Greenland
With a name that even native Greenlandic speakers approach with respect and a population hovering around 350, Ittoqqortoormiit (known in Danish as Scoresbysund) holds the distinction of being one of the most isolated inhabited settlements on Earth. Perched on the shores of Scoresby Sund — the world's largest fjord system, extending 350 kilometers into the Greenlandic ice sheet — the town occupies a position of staggering geographic grandeur. Icebergs the size of cathedrals drift past the settlement, the northern lights blaze above in winter, and the midnight sun turns the ice-capped mountains to liquid gold in summer.
The settlement was established in 1925, when the Danish government relocated families from the overpopulated Ammassalik district to this remote corner of East Greenland. The Inuit community that has grown here maintains a way of life closely tied to the natural world — dog sledding remains the primary winter transport, hunting of seal, muskox, and narwhal supplements imported provisions, and the rhythms of ice formation and breakup govern the community's relationship with the outside world. The colorful wooden houses — painted in the bright reds, blues, yellows, and greens that characterize Greenlandic settlements — provide cheerful contrast to the monochrome grandeur of the surrounding landscape.
Food in Ittoqqortoormiit is defined by the Arctic. Muskox, hunted on the surrounding tundra (East Greenland supports the largest population of muskox in the world), provides rich, lean meat that is dried, stewed, or grilled. Seal and narwhal supply essential fats and nutrients during the long winter. Arctic char from the fjord's tributary rivers offers delicate freshwater fish during the brief summer. The community store stocks imported goods — Danish butter cookies, instant coffee, and canned goods — that have become part of daily life, but traditional foods remain the cultural and nutritional foundation. Sharing meat from a successful hunt is not merely custom but survival strategy in a community where cooperation is the difference between comfort and hardship.

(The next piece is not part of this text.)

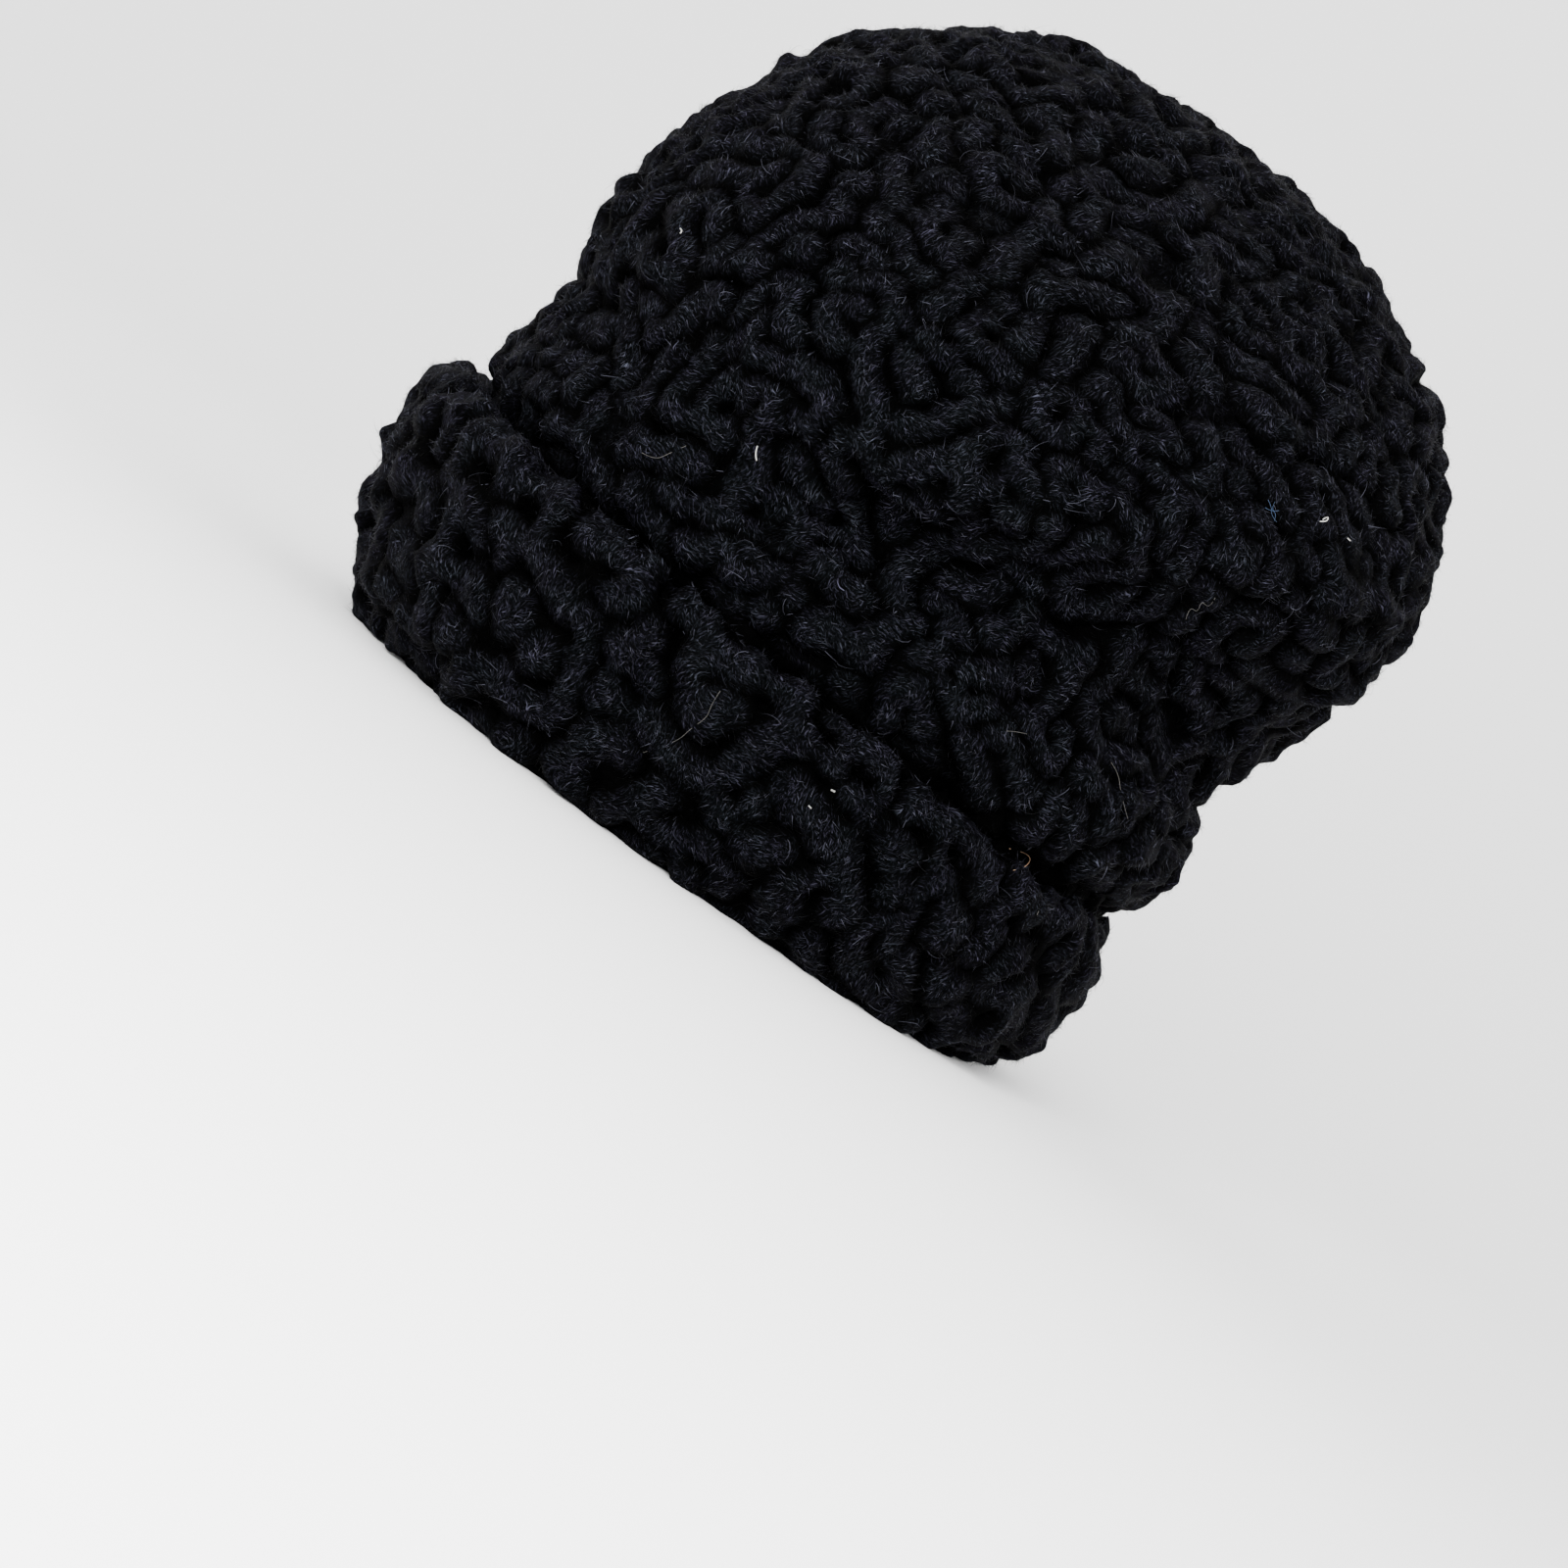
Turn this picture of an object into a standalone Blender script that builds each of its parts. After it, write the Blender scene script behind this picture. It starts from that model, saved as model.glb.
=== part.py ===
"""Cossack hat of curly lamb-fur cloth: a tall soft crown, the oval panel that closes it, and a turned-up cuff.

Metres, +Z up. The wearer's face is towards -Y and the left ear towards +X.
The hat is slack: its top tips to the left, and the wall under it sags in. It stands on the fold of its cuff.
"""

import math

import bmesh
import bpy
from mathutils import Vector

# The cloth's backing and pile together
CLOTH = 0.009
# 2 is an ellipse, more is squarer
PLAN_SQUARENESS = 2.25

# A ring of the crown's outside in each row, from the rim up.
# Each side has its distance from the middle of the rim, then its height.
RING_COLUMNS = (
    "front", "front_height", "back", "back_height", "left", "left_height", "right", "right_height",
)
CROWN_RINGS = (
    ("rim", 0.101, 0.009, 0.104, 0.009, 0.085, 0.009, 0.085, 0.009),
    ("in the cuff", 0.107, 0.036, 0.106, 0.028, 0.091, 0.032, 0.090, 0.032),
    ("cuff's edge", 0.113, 0.064, 0.112, 0.054, 0.099, 0.058, 0.096, 0.060),
    ("over the cuff", 0.1225, 0.086, 0.121, 0.078, 0.104, 0.079, 0.103, 0.086),
    ("crease", 0.1175, 0.112, 0.1155, 0.101, 0.100, 0.106, 0.101, 0.114),
    ("brow", 0.1210, 0.134, 0.1235, 0.124, 0.105, 0.121, 0.104, 0.140),
    ("widest", 0.119, 0.160, 0.1340, 0.168, 0.108, 0.141, 0.108, 0.180),
    ("shoulder", 0.108, 0.196, 0.127, 0.199, 0.098, 0.170, 0.106, 0.220),
    ("top edge", 0.085, 0.230, 0.103, 0.231, 0.070, 0.202, 0.088, 0.253),
    ("top", 0.045, 0.252, 0.060, 0.252, 0.033, 0.231, 0.052, 0.266),
)
TOP_MIDDLE = Vector((-0.010, 0.006, 0.258))
SEAM_RING = 7.0
SEAM_GAP_IN_RINGS = 0.03

# Folds in the crown's outside, each pressed in by its depth, or out where that is negative.
# The rise is in metres of height for each degree towards the back.
FOLD_COLUMNS = ("bearing", "height", "rise", "half_angle", "half_height", "depth")
FOLDS = (
    ("hollow under the brow", 50.0, 0.122, -0.0003, 42.0, 0.037, 0.018),
    ("front end of the hollow", 2.0, 0.108, 0.0007, 42.0, 0.020, 0.009),
    ("brow", 10.0, 0.137, 0.0009, 60.0, 0.022, -0.005),
    ("lower bulge", 40.0, 0.078, 0.0000, 50.0, 0.022, -0.003),
)

# A ring of the cuff in each row: under the fold, up the outside, over the edge, down to the ledge
CUFF_RINGS = (
    ("underside, inner", 0.094, 0.000, 0.097, 0.000, 0.078, 0.000, 0.078, 0.000),
    ("underside, outer", 0.102, 0.000, 0.105, 0.000, 0.090, 0.000, 0.090, 0.000),
    ("fold", 0.111, 0.004, 0.111, 0.004, 0.099, 0.004, 0.099, 0.004),
    ("low", 0.122, 0.014, 0.118, 0.014, 0.106, 0.014, 0.106, 0.014),
    ("middle", 0.131, 0.034, 0.120, 0.029, 0.110, 0.032, 0.110, 0.032),
    ("high", 0.136, 0.058, 0.118, 0.043, 0.113, 0.049, 0.111, 0.050),
    ("edge, outer", 0.135, 0.068, 0.1165, 0.051, 0.112, 0.058, 0.110, 0.059),
    ("edge", 0.130, 0.074, 0.1145, 0.054, 0.109, 0.062, 0.107, 0.063),
    ("edge, inner", 0.125, 0.071, 0.1135, 0.0515, 0.105, 0.059, 0.102, 0.060),
    ("slot", 0.114, 0.048, 0.1095, 0.038, 0.097, 0.044, 0.095, 0.044),
    ("inside", 0.1035, 0.010, 0.1060, 0.010, 0.0875, 0.010, 0.0875, 0.010),
    ("ledge, outer", 0.102, 0.0085, 0.105, 0.0085, 0.086, 0.0085, 0.086, 0.0085),
    ("ledge, inner", 0.092, 0.0085, 0.095, 0.0085, 0.076, 0.0085, 0.076, 0.0085),
)

SEGMENTS = 72
SIDE_ROWS = 24
TOP_ROWS = 7
# The last row beside the seam is a narrow one, in rings, so that both walls stand square to the seam
SEAM_ROW = 0.1
LAST_RING = 9.6

FUR_COLOUR = (0.012, 0.012, 0.014)
FUR_ROUGHNESS = 0.95
SHARP_ANGLE = math.radians(50)


def bump(distance, half_width):
    """1 at the middle, 0 from half_width on, smooth between."""
    share = min(abs(distance) / half_width, 1.0)
    return (1.0 - share * share) ** 2


def turn_between(bearing, other):
    """Degrees from one bearing to another, from -180 to 180."""
    return (bearing - other + 180.0) % 360.0 - 180.0


def through(values, position):
    """A smooth curve through evenly spaced values, read at position."""
    last = len(values) - 1
    start = min(max(int(math.floor(position)), 0), last - 1)
    share = position - start
    before, low, high, after = (values[min(max(start + step, 0), last)] for step in (-1, 0, 1, 2))
    slope_low = (high - before) / 2
    slope_high = (after - low) / 2
    cube, square = share**3, share**2
    return (
        (2 * cube - 3 * square + 1) * low
        + (cube - 2 * square + share) * slope_low
        + (3 * square - 2 * cube) * high
        + (cube - square) * slope_high
    )


def ring_sizes(rings, position):
    """The sizes of a ring, which may lie between two rows of the table."""
    return {
        column: through([row[index + 1] for row in rings], position)
        for index, column in enumerate(RING_COLUMNS)
    }


def squared(value):
    return math.copysign(abs(value) ** (2 / PLAN_SQUARENESS), value)


def ring_point(size, bearing):
    """The point of a ring at a bearing in degrees from the left ear towards the back."""
    angle = math.radians(bearing)
    cosine, sine = math.cos(angle), math.sin(angle)
    sides = [size[side + "_height"] for side in ("left", "right", "front", "back")]
    left, right, front, back = sides
    return Vector((
        (size["left"] - size["right"]) / 2 + (size["left"] + size["right"]) / 2 * squared(cosine),
        (size["back"] - size["front"]) / 2 + (size["back"] + size["front"]) / 2 * squared(sine),
        sum(sides) / 4
        + (left - right) / 2 * cosine
        + (back - front) / 2 * sine
        + (left + right - front - back) / 4 * math.cos(2 * angle),
    ))


def crown_outside(bearing, position):
    """A point of the crown's outer surface. The position is in rings from the rim."""
    last = len(CROWN_RINGS) - 1
    point = ring_point(ring_sizes(CROWN_RINGS, min(position, last)), bearing)
    if position > last:
        return point.lerp(TOP_MIDDLE, position - last)
    outward = Vector((point.x, point.y, 0.0)).normalized()
    height = point.z
    for row in FOLDS:
        fold = dict(zip(FOLD_COLUMNS, row[1:]))
        turn = turn_between(bearing, fold["bearing"])
        above = height - fold["height"] - fold["rise"] * turn
        point -= outward * fold["depth"] * bump(turn, fold["half_angle"]) * bump(above, fold["half_height"])
    return point


def bearings():
    return [360.0 * index / SEGMENTS for index in range(SEGMENTS)]


def ring(surface, position):
    return [surface(bearing, position) for bearing in bearings()]


def evenly(start, stop, count):
    return [start + (stop - start) * index / (count - 1) for index in range(count)]


def lofted(name, rings, tip=None, joined=False):
    """A skin through rings of points. It closes on a tip, or its last ring joins its first, or it stays open."""
    work = bmesh.new()
    row = bmesh.ops.create_circle(work, segments=len(rings[0]), radius=1.0)["verts"]
    for vertex, point in zip(row, rings[0]):
        vertex.co = point
    first_edges = edges = list(work.edges)
    for points in rings[1:]:
        grown = bmesh.ops.extrude_edge_only(work, edges=edges)["geom"]
        new = {item for item in grown if isinstance(item, bmesh.types.BMVert)}
        row = [
            next(edge.other_vert(vertex) for edge in vertex.link_edges if edge.other_vert(vertex) in new)
            for vertex in row
        ]
        edges = [item for item in grown if isinstance(item, bmesh.types.BMEdge) and set(item.verts) <= new]
        for vertex, point in zip(row, points):
            vertex.co = point
    if joined:
        bmesh.ops.bridge_loops(work, edges=first_edges + edges)
    if tip is not None:
        grown = bmesh.ops.extrude_edge_only(work, edges=edges)["geom"]
        tips = [item for item in grown if isinstance(item, bmesh.types.BMVert)]
        bmesh.ops.pointmerge(work, verts=tips, merge_co=tip)
    bmesh.ops.recalc_face_normals(work, faces=work.faces)
    mesh = bpy.data.meshes.new(name)
    work.to_mesh(mesh)
    work.free()
    mesh.shade_smooth()
    mesh.set_sharp_from_angle(angle=SHARP_ANGLE)
    return bpy.data.objects.new(name, mesh)


def thicken(piece):
    """Gives a skin the cloth's thickness, towards its inside."""
    cloth = piece.modifiers.new("cloth", "SOLIDIFY")
    cloth.thickness = CLOTH
    cloth.offset = -1.0
    cloth.use_even_offset = True


def crown_side():
    """The wall of the crown, from the rim up to the seam."""
    positions = evenly(0.0, SEAM_RING - SEAM_ROW, SIDE_ROWS) + [SEAM_RING]
    piece = lofted("crown_side", [ring(crown_outside, position) for position in positions])
    thicken(piece)
    return piece


def crown_top():
    """The oval panel that closes the crown, a domed disc."""
    edge = SEAM_RING + SEAM_GAP_IN_RINGS
    positions = [edge] + evenly(edge + SEAM_ROW, LAST_RING, TOP_ROWS)
    piece = lofted("crown_top", [ring(crown_outside, position) for position in positions], tip=TOP_MIDDLE)
    thicken(piece)
    return piece


def cuff():
    """The turned-up band. Its fold carries the crown's rim on a ledge."""
    rings = [
        [ring_point(dict(zip(RING_COLUMNS, row[1:])), bearing) for bearing in bearings()]
        for row in CUFF_RINGS
    ]
    return lofted("cuff", rings, joined=True)


def fur(name):
    material = bpy.data.materials.new(name)
    material.use_nodes = True
    shader = material.node_tree.nodes["Principled BSDF"]
    shader.inputs["Base Color"].default_value = (*FUR_COLOUR, 1.0)
    shader.inputs["Roughness"].default_value = FUR_ROUGHNESS
    shader.inputs["Metallic"].default_value = 0.0
    return material


def centre(pieces):
    """Moves the pieces so that the middle of the hat's outer box is over the origin."""
    points = [vertex.co for piece in pieces for vertex in piece.data.vertices]
    middle = Vector((
        (min(point.x for point in points) + max(point.x for point in points)) / 2,
        (min(point.y for point in points) + max(point.y for point in points)) / 2,
        0.0,
    ))
    for point in points:
        point -= middle


def main():
    for obj in list(bpy.data.objects):
        bpy.data.objects.remove(obj)
    hat = bpy.data.collections.new("cossack hat")
    bpy.context.scene.collection.children.link(hat)
    pieces = [crown_side(), crown_top(), cuff()]
    centre(pieces)
    for piece in pieces:
        piece.data.materials.append(fur(piece.name))
        hat.objects.link(piece)


main()
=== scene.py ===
# %% [markdown]
# # A tall hat of curly lamb-fur cloth
#
# The hat is cut from a pile cloth that imitates the coat of a young curly lamb. Its pile is about 8 mm
# long and is set in tight, worm-like curls that wind about, meet and end, with narrow black grooves
# between them. The cloth itself never shows from outside.
#
# The measured solids are the frame: a crown wall, the oval panel that closes it, and the turned-up cuff.
# This lesson takes a copy of each, gives it a fine even skin, grows the curls on that skin, and then adds
# the fibres that stand off the curls.

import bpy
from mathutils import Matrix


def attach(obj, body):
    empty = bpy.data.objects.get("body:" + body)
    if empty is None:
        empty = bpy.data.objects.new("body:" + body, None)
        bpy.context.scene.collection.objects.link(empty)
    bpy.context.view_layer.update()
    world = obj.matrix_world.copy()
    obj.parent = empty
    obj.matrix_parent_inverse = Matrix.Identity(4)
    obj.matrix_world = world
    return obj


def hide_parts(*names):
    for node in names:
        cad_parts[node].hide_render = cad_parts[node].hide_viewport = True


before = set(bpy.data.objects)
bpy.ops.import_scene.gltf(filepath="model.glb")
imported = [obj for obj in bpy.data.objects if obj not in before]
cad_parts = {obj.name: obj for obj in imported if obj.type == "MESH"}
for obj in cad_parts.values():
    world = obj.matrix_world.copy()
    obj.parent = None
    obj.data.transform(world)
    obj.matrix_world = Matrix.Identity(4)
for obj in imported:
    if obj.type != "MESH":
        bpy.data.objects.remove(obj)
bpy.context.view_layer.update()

# %% [markdown]
# The lesson needs Blender's own modules and numpy, because the pile has some two hundred thousand points
# and they are all moved by the same rule.

# %% Tools
import math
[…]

Scoresby Sund, the fjord system that gives the town its raison d'etre, is a natural wonder of planetary significance. The main fjord branches into numerous arms, each penetrating deeper into the Greenlandic ice cap, their walls rising in cliffs of ancient gneiss and granite to heights of over 2,000 meters. Icebergs calved from the inland glaciers populate the fjord in extraordinary numbers and variety — tabular bergs, pinnacled bergs, and bergs sculpted by wind and water into fantastical shapes of luminous blue and white. The wildlife is correspondingly dramatic: polar bears roam the sea ice and coastline, muskoxen graze the tundra in herds, and Arctic foxes, hares, and ermine animate the seemingly barren landscape.
Ittoqqortoormiit is accessible by expedition cruise ship during the brief ice-free window of July through September, and by helicopter from Constable Point (the nearest airstrip, 40 kilometers away). Cruise ships anchor in the fjord and tender passengers to the community pier. The visiting window is narrow and conditions are unpredictable — ice, fog, and weather can delay or prevent access at short notice. For those who reach it, however, Ittoqqortoormiit offers an encounter with the Arctic in its most concentrated form: human resilience, natural grandeur, and geographical isolation combined in proportions that exist almost nowhere else.